Data =
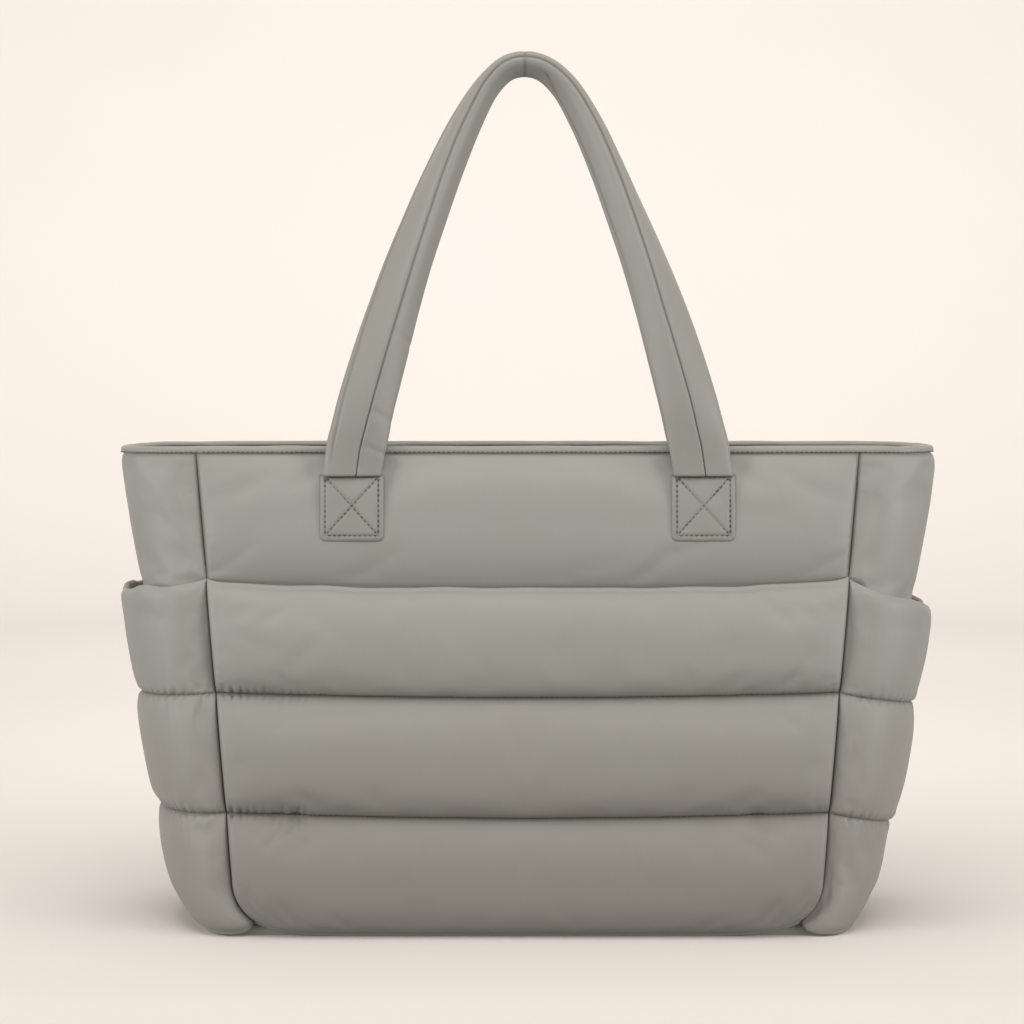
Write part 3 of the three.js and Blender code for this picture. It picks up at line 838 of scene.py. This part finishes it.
def smooth_line(points, count):
    """Evenly spaced points on one smooth curve through the given ones, with their directions.
    Each span is a cubic between two points, whose slopes come from the neighbours, weighed by the root of
    the distance to each."""
    points = np.asarray(points, dtype=float)
    knots = np.concatenate([[0], np.cumsum(np.sqrt(np.linalg.norm(np.diff(points, axis=0), axis=1)))])
    steps = np.diff(knots)[:, None]
    chords = np.diff(points, axis=0) / steps
    slopes = np.empty_like(points)
    slopes[1:-1] = (chords[:-1] * steps[1:] + chords[1:] * steps[:-1]) / (steps[1:] + steps[:-1])
    slopes[0] = chords[0]
    slopes[-1] = chords[-1]
    at = np.linspace(0, knots[-1], 4000)
    span = np.clip(np.searchsorted(knots, at, side="right") - 1, 0, len(steps) - 1)
    width = steps[span]
    t = ((at - knots[span])[:, None]) / width
    line = (
        (2 * t**3 - 3 * t**2 + 1) * points[span]
        + (t**3 - 2 * t**2 + t) * width * slopes[span]
        + (3 * t**2 - 2 * t**3) * points[span + 1]
        + (t**3 - t**2) * width * slopes[span + 1]
    )
    walked = np.concatenate([[0], np.cumsum(np.linalg.norm(np.diff(line, axis=0), axis=1))])
    even = np.linspace(0, walked[-1], count)
    placed = np.stack([np.interp(even, walked, line[:, k]) for k in range(3)], axis=1)
    return placed, unit(np.gradient(placed, axis=0))


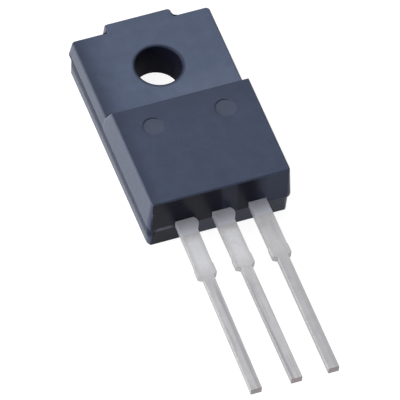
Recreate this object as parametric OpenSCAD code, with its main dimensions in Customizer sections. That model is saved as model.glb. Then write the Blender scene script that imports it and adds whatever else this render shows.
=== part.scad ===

Task to complete = Please restate the whole listing word for word.

Written response =
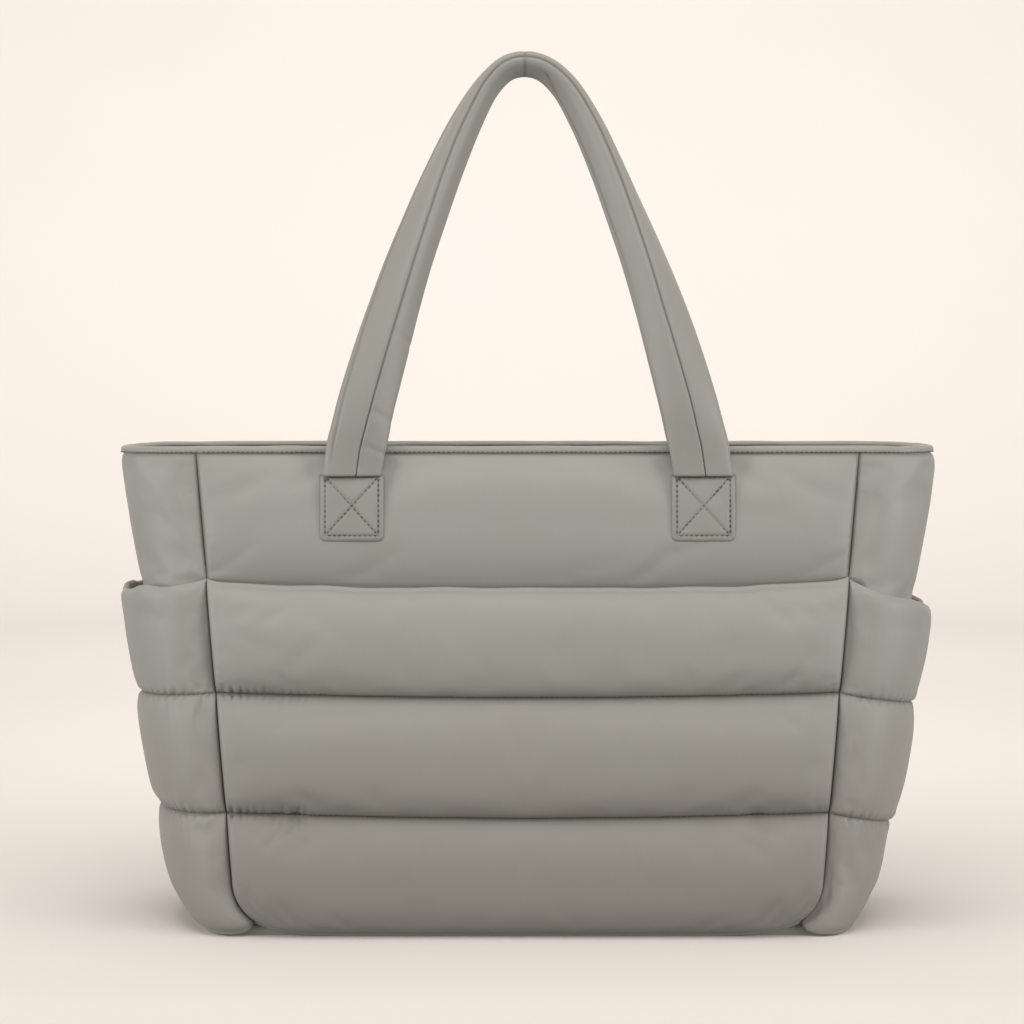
Write part 3 of the three.js and Blender code for this picture. It picks up at line 838 of scene.py. This part finishes it.
def smooth_line(points, count):
    """Evenly spaced points on one smooth curve through the given ones, with their directions.
    Each span is a cubic between two points, whose slopes come from the neighbours, weighed by the root of
    the distance to each."""
    points = np.asarray(points, dtype=float)
    knots = np.concatenate([[0], np.cumsum(np.sqrt(np.linalg.norm(np.diff(points, axis=0), axis=1)))])
    steps = np.diff(knots)[:, None]
    chords = np.diff(points, axis=0) / steps
    slopes = np.empty_like(points)
    slopes[1:-1] = (chords[:-1] * steps[1:] + chords[1:] * steps[:-1]) / (steps[1:] + steps[:-1])
    slopes[0] = chords[0]
    slopes[-1] = chords[-1]
    at = np.linspace(0, knots[-1], 4000)
    span = np.clip(np.searchsorted(knots, at, side="right") - 1, 0, len(steps) - 1)
    width = steps[span]
    t = ((at - knots[span])[:, None]) / width
    line = (
        (2 * t**3 - 3 * t**2 + 1) * points[span]
        + (t**3 - 2 * t**2 + t) * width * slopes[span]
        + (3 * t**2 - 2 * t**3) * points[span + 1]
        + (t**3 - t**2) * width * slopes[span + 1]
    )
    walked = np.concatenate([[0], np.cumsum(np.linalg.norm(np.diff(line, axis=0), axis=1))])
    even = np.linspace(0, walked[-1], count)
    placed = np.stack([np.interp(even, walked, line[:, k]) for k in range(3)], axis=1)
    return placed, unit(np.gradient(placed, axis=0))


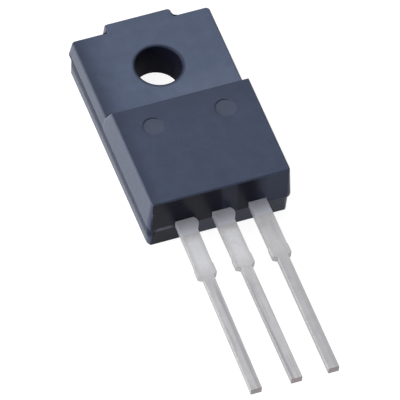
Recreate this object as parametric OpenSCAD code, with its main dimensions in Customizer sections. That model is saved as model.glb. Then write the Blender scene script that imports it and adds whatever else this render shows.
=== part.scad ===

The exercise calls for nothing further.